People practise content but they don't practise test techniques. The key criteria of tests are that they are unpredictable and timed. The work done in class and the homework based on class work is always predictable and rarely timed. Effective practice for a test will come from attempting unpredictable work in a timed scenario. At home, unpredictable questions might come from a different text book or past exam papers. Then you need to self-enforce a time limit during your practice. For exam practice, we are lucky to have past practice tests available for students to work through. 

2. Skip questions

There is no rule that says all questions must be completed in a set order. If you can't answer it immediately, skip it and come back later. You never want to run out of time with easy questions left unanswered or rushed.

3. Read ALL of the questions

o many students get caught by not reading the question in full. Force yourself to read everything by underlining key words.

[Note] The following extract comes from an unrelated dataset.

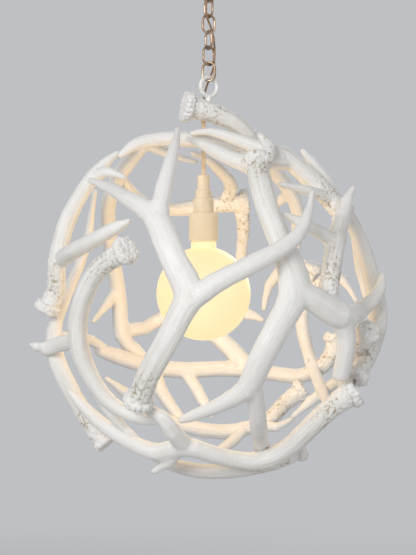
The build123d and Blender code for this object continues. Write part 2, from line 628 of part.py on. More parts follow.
for before, corner, after in zip(corners, corners[1:], corners[2:]):
    half_turn = radians((corner - before).get_angle(after - corner)) / 2
    shorter = min((corner - before).length, (after - corner).length)
    bends.append(CHAIN_CORD_BEND * shorter / tan(half_turn))
print("chain cord bend radii:", [round(bend, 1) for bend in bends])
with BuildPart() as chain_cord:
    with BuildLine() as cord_line:
        FilletPolyline(*corners, radius=bends)
    with BuildSketch(Plane(corners[0], z_dir=corners[1] - corners[0])):
        Circle(CHAIN_CORD_DIAMETER / 2)
    sweep(path=cord_line.line)
cord_section = pi * CHAIN_CORD_DIAMETER**2 / 4
print("chain cord volume:", chain_cord.part.volume, "of", cord_section * cord_line.wire().length)
save(chain_cord.part, "chain_cord")


def lamp_plane(up):
    return Plane((LAMP_X, LAMP_Y, CAGE_Z + up))


def turned_piece(*outline):
    """A piece turned about the lamp's axis, from (radius, height over the ball's centre)."""
    with BuildPart() as piece:
        with BuildSketch(Plane((LAMP_X, LAMP_Y, CAGE_Z), x_dir=(1, 0, 0), z_dir=(0, -1, 0))):
            with BuildLine():
                Polyline(*outline, close=True)
            make_face()
        revolve(axis=Axis((LAMP_X, LAMP_Y, 0), (0, 0, 1)))
    return piece.part


with BuildPart() as drop_cord:
    with BuildSketch(lamp_plane(CORD_END_UP)):
        with GridLocations(CORD_WIDTH - CORD_THICKNESS, 0, 2, 1):
            Circle(CORD_THICKNESS / 2)
        Rectangle(CORD_WIDTH - CORD_THICKNESS, CORD_WEB)
    extrude(amount=CORD_EXIT_UP - CORD_JOINT_GAP - CORD_END_UP)
save(drop_cord.part, "drop_cord")

grip, cord_hole, thread = GRIP_DIAMETER / 2, CORD_HOLE_DIAMETER / 2, GRIP_THREAD_DIAMETER / 2
save(
    turned_piece(
        (cord_hole, CAP_TOP_UP - GRIP_THREAD_LENGTH),
        (thread, CAP_TOP_UP - GRIP_THREAD_LENGTH),
        (thread, CAP_TOP_UP),
        (grip, CAP_TOP_UP),
        (grip, GRIP_TOP_UP - GRIP_BEVEL),
        (grip - GRIP_BEVEL, GRIP_TOP_UP),
        (cord_hole, GRIP_TOP_UP),
    ),
    "cord_grip",
)

cap, shoulder = CAP_DIAMETER / 2, CAP_SHOULDER_DIAMETER / 2
SHOULDER_UP = CAP_TOP_UP - CAP_SHOULDER_HEIGHT
save(
    turned_piece(
        (cap, COVER_TOP_UP),
        (cap, SHOULDER_UP - CAP_BEVEL),
        (shoulder, SHOULDER_UP),
        (shoulder, CAP_TOP_UP - CAP_BEVEL),
        (shoulder - CAP_BEVEL, CAP_TOP_UP),
        (thread + THREAD_CLEARANCE, CAP_TOP_UP),
        (thread + THREAD_CLEARANCE, CAP_TOP_UP - CAP_WALL),
        (shoulder - CAP_WALL, CAP_TOP_UP - CAP_WALL - CAP_BEVEL),
        (shoulder - CAP_WALL, SHOULDER_UP - CAP_WALL / 2),
        (cap - CAP_WALL, SHOULDER_UP - CAP_BEVEL - CAP_WALL / 2),
        (cap - CAP_WALL, COVER_TOP_UP),
    ),
    "socket_cap",
)

cover = COVER_DIAMETER / 2
save(
    turned_piece(
        (cover, COVER_BOTTOM_UP),
        (cover, COVER_TOP_UP - CAP_BEVEL),
        (cover - CAP_BEVEL, COVER_TOP_UP),
        (COVER_HOLE_DIAMETER / 2, COVER_TOP_UP),
        (COVER_HOLE_DIAMETER / 2, COVER_TOP_UP - COVER_WALL),
        (cover - COVER_WALL, COVER_TOP_UP - COVER_WALL),
        (cover - COVER_WALL, COVER_BOTTOM_UP),
    ),
    "socket_cover",
)

INSULATOR_TOP_UP = COVER_TOP_UP - COVER_WALL - INSULATOR_CLEARANCE
SOCKET_FLOOR_UP = INSULATOR_TOP_UP - INSULATOR_FLOOR
with BuildPart() as socket_insulator:
    with BuildSketch(lamp_plane(INSULATOR_TOP_UP)):
        Circle(cover - COVER_WALL - INSULATOR_CLEARANCE)
    extrude(amount=-INSULATOR_LENGTH)
    with BuildSketch(lamp_plane(SOCKET_FLOOR_UP)):
        Circle(SHELL_BORE / 2 + SHELL_WALL)
    extrude(amount=-INSULATOR_LENGTH, mode=Mode.SUBTRACT)
    with BuildSketch(lamp_plane(INSULATOR_TOP_UP)):
        with GridLocations(0, 2 * TERMINAL_OFFSET, 1, 2):
            Circle(TERMINAL_DIAMETER / 2)
    extrude(amount=-TERMINAL_DEPTH, mode=Mode.SUBTRACT)
save(socket_insulator.part, "socket_insulator")

with BuildPart() as screw_shell:
    with BuildSketch(lamp_plane(SOCKET_FLOOR_UP)):
        Circle(SHELL_BORE / 2 + SHELL_WALL)
        Circle(SHELL_BORE / 2, mode=Mode.SUBTRACT)
    extrude(amount=-SHELL_LENGTH)
save(screw_shell.part, "screw_shell")

with BuildPart() as centre_contact:
    with BuildSketch(lamp_plane(SOCKET_FLOOR_UP)):
        Circle(CONTACT_DIAMETER / 2)
    extrude(amount=-CONTACT_HEIGHT)
save(centre_contact.part, "centre_contact")

with BuildPart() as terminal_screws:
    with BuildSketch(lamp_plane(INSULATOR_TOP_UP)):
        with GridLocations(0, 2 * TERMINAL_OFFSET, 1, 2):
            Circle(TERMINAL_DIAMETER / 2)
    extrude(amount=-TERMINAL_DEPTH)
    with BuildSketch(lamp_plane(INSULATOR_TOP_UP)):
        with GridLocations(0, 2 * TERMINAL_OFFSET, 1, 2):
            Circle(TERMINAL_HEAD_DIAMETER / 2)
    extrude(amount=TERMINAL_HEAD_HEIGHT)
save(terminal_screws.part, "terminal_screws")

# Bulb: contact, screw cap and a thin glass globe whose neck is cemented into the cap
BULB_TOP_UP = SOCKET_FLOOR_UP - CONTACT_HEIGHT - BULB_CONTACT_GAP
BULB_CAP_TOP_UP = BULB_TOP_UP - BULB_CONTACT_HEIGHT
BULB_CAP_BOTTOM_UP = BULB_CAP_TOP_UP - BULB_CAP_LENGTH
with BuildPart() as bulb_contact:
    with BuildSketch(lamp_plane(BULB_TOP_UP)):
        Circle(BULB_CONTACT_DIAMETER / 2)
    extrude(amount=-BULB_CONTACT_HEIGHT)
save(bulb_contact.part, "bulb_contact")

cap_radius = SHELL_BORE / 2 - BULB_RUN_CLEARANCE
cap_inner = cap_radius - BULB_CAP_WALL
save(
    turned_piece(
        (0, BULB_CAP_TOP_UP),
        (BULB_CONTACT_DIAMETER / 2, BULB_CAP_TOP_UP),
        (cap_radius, BULB_CAP_TOP_UP - BULB_CAP_TAPER),
        (cap_radius, BULB_CAP_BOTTOM_UP),
        (cap_inner, BULB_CAP_BOTTOM_UP),
        (cap_inner, BULB_CAP_TOP_UP - BULB_CAP_TAPER - BULB_CAP_WALL),
        (BULB_CONTACT_DIAMETER / 2, BULB_CAP_TOP_UP - 2 * BULB_CAP_WALL),
        (0, BULB_CAP_TOP_UP - 2 * BULB_CAP_WALL),
    ),
    "bulb_cap",
)

glass = cap_inner - THREAD_CLEARANCE
neck = BULB_NECK_DIAMETER / 2
globe = BULB_DIAMETER / 2
glass_top_up = BULB_CAP_BOTTOM_UP + GLASS_IN_CAP
with BuildPart() as bulb_globe:
    with BuildSketch(Plane((LAMP_X, LAMP_Y, CAGE_Z), x_dir=(1, 0, 0), z_dir=(0, -1, 0))):
        with BuildLine():
            neck_foot = (neck, BULB_CENTRE_UP + sqrt(globe**2 - neck**2))
            Polyline(
                (glass, glass_top_up),
                (glass, BULB_CAP_BOTTOM_UP - GLASS_STEP),
                (neck, BULB_CAP_BOTTOM_UP - GLASS_STEP - (neck - glass)),
                neck_foot,
            )
            bottom = (0, BULB_CENTRE_UP - globe)
            ThreePointArc(neck_foot, (globe, BULB_CENTRE_UP), bottom)
            inner_bottom = (0, BULB_CENTRE_UP - globe + BULB_GLASS)
            inner = neck - BULB_GLASS
            inner_foot = (inner, BULB_CENTRE_UP + sqrt((globe - BULB_GLASS) ** 2 - inner**2))
            Line(bottom, inner_bottom)
            ThreePointArc(inner_bottom, (globe - BULB_GLASS, BULB_CENTRE_UP), inner_foot)
            Polyline(
                inner_foot,
                (inner, BULB_CAP_BOTTOM_UP - GLASS_STEP - (neck - glass)),
                (glass - BULB_GLASS, BULB_CAP_BOTTOM_UP - GLASS_STEP),
                (glass - BULB_GLASS, glass_top_up),
                (glass, glass_top_up),
            )
        make_face()
    revolve(axis=Axis((LAMP_X, LAMP_Y, 0), (0, 0, 1)))
save(bulb_globe.part, "bulb_globe")
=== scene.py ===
import json
from math import pi

import bpy
import numpy as np
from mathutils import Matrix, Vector, noise
from mathutils.bvhtree import BVHTree
from mathutils.kdtree import KDTree


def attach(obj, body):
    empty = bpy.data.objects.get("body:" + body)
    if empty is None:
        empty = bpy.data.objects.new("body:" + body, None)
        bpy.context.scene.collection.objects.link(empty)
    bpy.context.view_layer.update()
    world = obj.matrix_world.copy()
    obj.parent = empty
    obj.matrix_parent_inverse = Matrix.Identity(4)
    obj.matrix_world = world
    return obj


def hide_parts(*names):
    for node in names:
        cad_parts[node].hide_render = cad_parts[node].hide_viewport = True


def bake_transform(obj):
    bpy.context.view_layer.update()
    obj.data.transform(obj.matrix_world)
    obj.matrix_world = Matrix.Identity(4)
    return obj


# Antler chandelier: a ball of cast resin antlers, painted white, round one lit globe bulb.
# The object's sizes are written in millimetres, and MM turns them to metres.
MM = 0.001
BALL_CENTRE = Vector((11, 0, -486)) * MM
LAMP_AXIS = Vector((-7, 8.5, 0)) * MM
BULB_CENTRE = Vector((-7, 8.5, -472)) * MM
CORD_MOUTH_Z = -246.3 * MM  # under the top antler, where the lamp's cord comes out
COVER_TOP_Z = -362.5 * MM  # where that cord goes into the lamp holder

# The camera stands level before the ball, and the photograph's middle falls on its axis
EYE = Vector((-1, -2200, -450.4)) * MM
FOCAL_PIXELS = 1635.7
PHOTO_HEIGHT = 555
SENSOR = 36.0

# The antlers' mesh
VOXEL = 1.45 * MM
SMOOTH_ROUNDS = 3
SMOOTH_STEP = 0.5
MERGE_WITHIN = 0.01 * MM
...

If you don't underline, you will miss something.

Tips for Multiple Choice

For multiple choice exams specifically, there are further things you can do to improve your chances:

1. Estimate an answer

Before reading any of the solution options, estimate a reasonable answer. If you read the solutions before thinking about the question, you may be influenced incorrectly.

2. Read all answers: 

Read all of your options before answering. There may be something you missed and need to rethink.

3. Eliminate incorrect answers

Often there will be some answers that are clearly incorrect. Eliminate those straight away so you are left only with those that are reasonable to choose from.

4. Answer everything

If you don't answer, you will certainly be marked incorrect. If you guess something, you may or may not be incorrect. Don't leave any question unanswered. Usually your guess will be an educated attempt and you will have eliminated unreasonable answers, so your chance of guessing correctly is actually quite high.